Security Assertion Markup Language
Why write another article on SAML? There are many articles you can find on the internet regarding SAML but they all seem to suffer from some significant problem.
- They are written within the context of some application, and so, don't show the actual workings, but rather focus on how to configure that application.
- They tend to stop describing the protocol when the author uses some phrase that is assumed to be understood. The author might say 'the Principal does a Redirect or a HTTP POST'.
In any event I've found the articles online to be inadequate and had to resort to reading the specification documents; which can be brutal. They assume a great deal of founding knowledge and they are not pedagogical in any way. So here is my attempt at a decent pedagogical introduction to SAML for a software developer.
The Point of SAML
Single Sign On (SSO) is the aim.
Security is summarized under the three As; Authentication, Authorization and Accounting. The first A is Authentication where the Principal, the user, uses his credentials, his password, to identify himself. The second A is Authorization. This deals with what rights the Principle has. What is he allowed to do? The Principle is typically assigned a number of Roles, which are groups of Privileges. So an Administrator Role is allowed to do a great deal and anyone with that Role is an Administrator. A User Role on the other hand has fewer rights or privileges. The final A is Accounting and deals with auditing and keeping a record of a user's actions. This gives us Non-repudiation where user's cannot deny what actions they have performed.

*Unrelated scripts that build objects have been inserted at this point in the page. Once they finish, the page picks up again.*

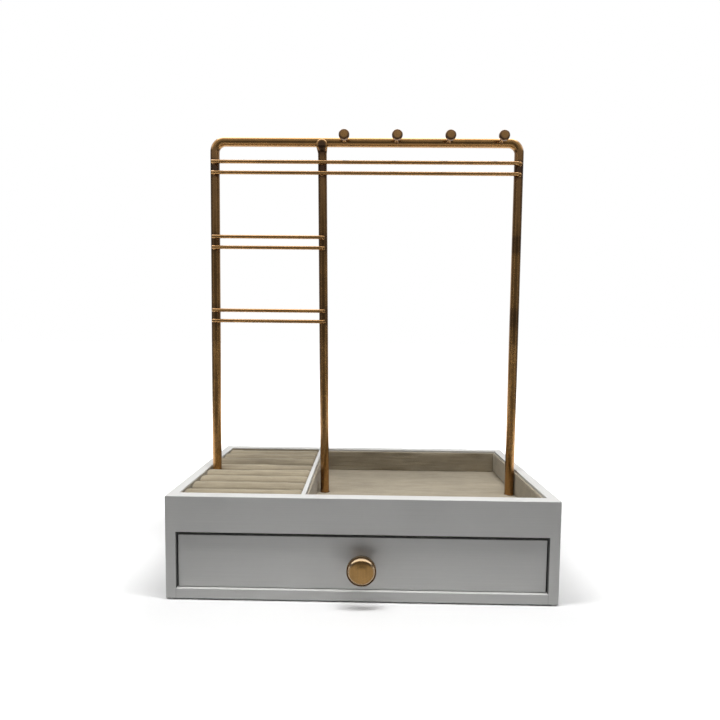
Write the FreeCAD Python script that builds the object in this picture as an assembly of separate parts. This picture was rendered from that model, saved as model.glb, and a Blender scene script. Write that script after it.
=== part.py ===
import FreeCAD, Part
import math
import os

# Jewellery stand with a drawer.
# Millimetres, +Z up. The origin is on the table under the centre of the base box; the drawer opens to -Y.

# ---------------------------------------------------------------- driving sizes

# Base box, painted boards.
base_width = 300.0
base_depth = 150.0
base_height = 80.0            # boards only, without the felt under them
side_board = 8.0
front_board = 8.0
back_board = 8.0
bottom_board = 8.0
arris = 0.5                   # rounding of the painted edges
felt_foot = 1.0               # felt sheet glued under the box
felt_foot_inset = 1.5
felt_foot_corner = 4.0
front_rail_height = 28.0

# Open tray in the top of the box.
tray_floor_thickness = 4.0
groove_depth = 3.0            # how far the tray floor reaches into the boards
dado_depth = 2.0              # how far the divider reaches into the front rail and the back panel
divider_thickness = 3.5
ring_bay_width = 94.6         # left side board to divider
lining = 2.0                  # felt-covered card on the tray's walls and floor
lining_below_rim = 2.0

# Ring rolls, felt over foam.
roll_count = 8
roll_card_thickness = 1.5
roll_gap = 0.3                # between neighbouring rolls
roll_end_gap = 0.7            # between the rolls and the walls round them
roll_crest_below_rim = 0.5
roll_foot_radius = 2.0

# Dowels at the corners.
dowel_radius = 2.0
dowel_in_side = 5.0
dowel_in_board = 11.0
dowel_edge = 7.0              # from a dowel to the edge of a rail
bottom_dowel_inset = 22.0     # from a dowel to the end of the bottom board
back_dowel_inset = 18.0

# Drawer.
drawer_recess = 2.0
drawer_front_thickness = 6.0
drawer_front_side_gap = 1.0
drawer_front_top_gap = 2.8
drawer_under_gap = 0.4
drawer_side_thickness = 6.0
drawer_back_thickness = 6.0
drawer_side_below_front = 1.5 # the drawer's sides stop this much lower than its front
drawer_bottom_thickness = 3.0
drawer_bottom_lift = 4.0      # from the lower edge of the sides to the drawer's bottom
drawer_groove = 3.0
drawer_lining_thickness = 1.5
drawer_lining_gap = 0.5
stop_radius = 4.0
stop_thickness = 4.5          # bumpers on the back panel
stop_gap = 0.5                # between the shut drawer and the bumpers
stop_inset = 30.0             # from a bumper to the side board

# Knob, turned.
knob_radius = 11.1
knob_head = 4.4
knob_edge = 2.0
knob_neck_radius = 3.6
knob_foot_radius = 5.5
knob_foot = 1.6
knob_foot_edge = 0.8
knob_flare = 3.2
knob_reach = 14.5             # from the drawer's front to the front of the knob
knob_thread_depth = 9.0
knob_screw_radius = 2.0
knob_screw_bite = 7.0
knob_screw_head_radius = 4.0
knob_screw_head = 2.4
knob_screw_head_edge = 1.0
washer_radius = 5.0
washer_thickness = 1.0
thread_clearance = 0.05
screw_hole_clearance = 0.3

# Stand, brass-coloured steel.
stand_height = 380.0          # table to the top of the rail
tube_radius = 4.0
tube_wall = 1.0
tube_bend = 9.0               # centre-line radius of the two corners
post_to_lining = 0.3
mid_post_radius = 4.0
mid_post_to_lining = 2.8
mid_post_lean = 4.3           # the middle post leans left by this much from its foot to the rail
post_hole_clearance = 0.5
tab_width = 10.0              # flattened top end of the middle post
tab_thickness = 3.0
tab_rise = 0.8                # top of the tab above the rail's centre line
tab_taper = 5.0
tab_straight = 1.2
tab_sink = 0.8                # how deep the tab beds into the rail; its rounded end is thin there
weld_sink = 0.35              # how deep welded round pieces bed into each other

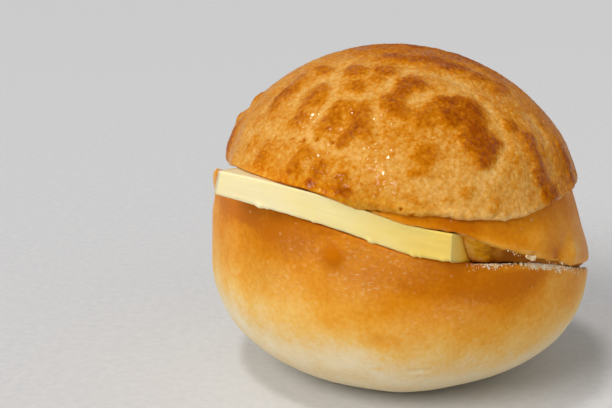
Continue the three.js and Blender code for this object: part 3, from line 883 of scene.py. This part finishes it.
def crustMaterial():
    # sugar cookie dough washed with egg yolk and baked on the bread: gritty and golden, brown where it stood
    # proud, with small glints where the yolk set on the grains
    dough = {
        "stops": [(0.0, "#edc686"), (0.2, "#e6b56a"), (0.4, "#d89c44"), (0.6, "#ca7c10"), (0.8, "#b06000"),
                  (1.0, "#904300")],
        "grit": 0.95, "granule": 1.1, "patchy": 4.5, "clump": 7,  # mm
        "glint": 0.55,  # mm, coarser than the real ones, which would be too fine to show
        "coarse": 0.00025, "bumpy": 0.0002,  # height of the relief in m
        "glaze": 0.5, "slant": 0.27,  # strength of the glints, and how far they tip either way
    }
    material, node, place = newMaterial("bakedSugarDough")
    grit = node("TexNoise", {"Vector": place, "Scale": millimetres(dough["grit"]), "Detail": 2.0,
                             "Roughness": 0.7})
    granule = node("TexVoronoi", {"Vector": place, "Scale": millimetres(dough["granule"])})
    patchy = node("TexNoise", {"Vector": place, "Scale": millimetres(dough["patchy"]), "Detail": 3.0})
    bake = node("Attribute", out="Fac", attribute_name="bake")
    level = node("Math", {0: grit, 1: 0.66, 2: bake}, operation="MULTIPLY_ADD")
    grainy = node("Math", {0: granule, 1: 0.16, 2: level}, operation="MULTIPLY_ADD")
    centred = node("Math", {0: grainy, 1: 0.405}, operation="SUBTRACT")
    colour = node("ValToRGB", {"Fac": centred}, stops=dough["stops"])
    glow = node("Attribute", out="Fac", attribute_name="glow")
    melted = node("Math", {0: glow, 1: 0.92}, operation="MULTIPLY")
    buttery = node("Mix", {0: melted, 6: colour, 7: "#ffe812"}, 2, data_type="RGBA", blend_type="MULTIPLY")
    shine = node("MapRange", {"Value": patchy, "From Min": 0.4, "From Max": 0.62, "To Min": 0.34,
                              "To Max": 0.62})
    coarse = node("Bump", {"Height": grit, "Strength": 0.62, "Distance": dough["coarse"]})
    bumpy = node("Bump", {"Height": granule, "Normal": coarse, "Strength": 0.5, "Distance": dough["bumpy"]},
                 invert=True)
    # the glaze lies on each grain at a slant of its own, so a few of them mirror the lamp
    crystal = node("TexVoronoi", {"Vector": place, "Scale": millimetres(dough["glint"])}, "Color")
    slant = node("VectorMath", {0: crystal, 1: (2 * dough["slant"],) * 3, 2: (-dough["slant"],) * 3},
                 operation="MULTIPLY_ADD")
    clump = node("TexNoise", {"Vector": place, "Scale": millimetres(dough["clump"]), "Detail": 2.0})
    wet = node("MapRange", {"Value": clump, "From Min": 0.42, "From Max": 0.56})
    steep = node("SeparateXYZ", {0: crystal}, 2)
    coated = node("MapRange", {"Value": steep, "From Min": 0.5, "From Max": 0.6, "To Max": dough["glaze"]})
    glaze = node("Math", {0: wet, 1: coated}, operation="MULTIPLY")
    smooth = node("NewGeometry", out="Normal")
    tipped = node("VectorMath", {0: smooth, 1: slant}, operation="ADD")
    facets = node("VectorMath", {0: tipped}, operation="NORMALIZE")
    shader = node("BsdfPrincipled", {
        "Base Color": buttery, "Roughness": shine, "Normal": bumpy, "IOR": 1.47, "Specular IOR Level": 0.1,
        "Specular Tint": "#ffb45a", "Subsurface Weight": 0.1, "Subsurface Scale": 0.0015,
        "Subsurface Radius": (1.0, 0.5, 0.2), "Coat Weight": glaze, "Coat Roughness": 0.08,
        "Coat Normal": facets})
    node("OutputMaterial", {"Surface": shader})
    return material


makeCrust()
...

In many articles on the subject, I've heard of the 3rd A being Access Control rather than Accounting. Access Control is the actual enforcement of the Authorisation rules. I don't like this definition, as it's implied under Authorisation. In other articles, Accounting is the third which is a distinctly different aspect of security and is worth including.
SAML is primarily concerned with Authentication of the Single-Sign-On variety. So why have Single-Sign-On? Well, the first reason most often given is convenience. A user, once authenticated, does not need to authenticate again for as long as his session is active. But there is a more significant reason.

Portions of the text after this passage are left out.